Thursday, February 08, 2007

Ya know, he does this to get back at me

For not cleanin the cat box often enough.. I know it's true. I'm Cleopatra Queen of Denial about a lot of things, but not this.

I'm talking about that vile and wicked feline of various aliases, The Felonious Feline , Meowirus Redneckerus, Badasserus Rex, Wicked Whiskers, Bean So Mean, Evil Feline Overlord, EFO for short, or if he had his way, simply, Master. That ain't gonna happen, especially after tonight.

I made chili, and by golly, come hell or high water, I was gonna eat it, because, I make good chili if you must know. Nothing, not that silly child and her new bf sitting on the couch, not my hubby and his bad choice of movies,(European Bigalow or whatever), or EFO's tendency to jump up in my lap would run me off my couch until I'd eaten my little bowl full of yummy delight. Never say never, dearie!!

I sat through that dreck of a movie, with its grody sight gags, and I mean that literally, I did gag at certain parts. So, I had my head down, scooping up the goodness with my spoon, ignoring the igmos on the other side of the room when suddenly, my child says in her kewl teen voice. "Ew mah Gawd, he's got a mouse."

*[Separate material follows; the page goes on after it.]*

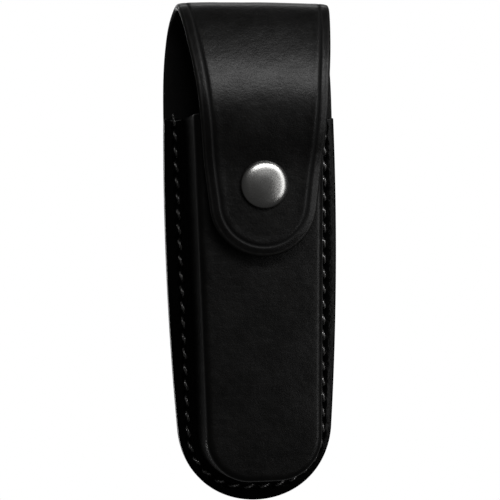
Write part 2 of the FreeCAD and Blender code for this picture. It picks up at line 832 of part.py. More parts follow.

Sure enough, I look up and he's making a beeline right for my feet with a tiny field mouse in his evil maw. GAAAAAAAAAAAAAAAAAAAAAAAAAH! I knew it! My husband's legs pop up in the air and land on each of the arms of his lazyboy faster than I've ever seen him move and much more limber as well. I note that for later use and at the same time, rise from my beloved couch and shuffle as fast as I can into my sanctuary and slam the door all the while screaming for someone to get it and throw it out!

How horrible! How pitiful and how in the crap am I supposed to finish my chili when it's sitting in the other room and there is a potential mouse zombie in there? I've heard of some strange diets in my time but this is ridiculous. Hubby finally took the mouse from EFO and threw it out. My chili was cold by then and I never got to see the end of DB2/The Euro Pimped Version! My life will never be complete.

I'm just glad tomorrow is Friday.. and I hope he doesn't think I'm going to be feeding him food anytime soon. He can give my hubby the feed me face. I am now immune. I mean it, I am! *looks down* Ok, I am immune to the face, however, threats with evil switchblade claws still work very well. My blog is now at an end.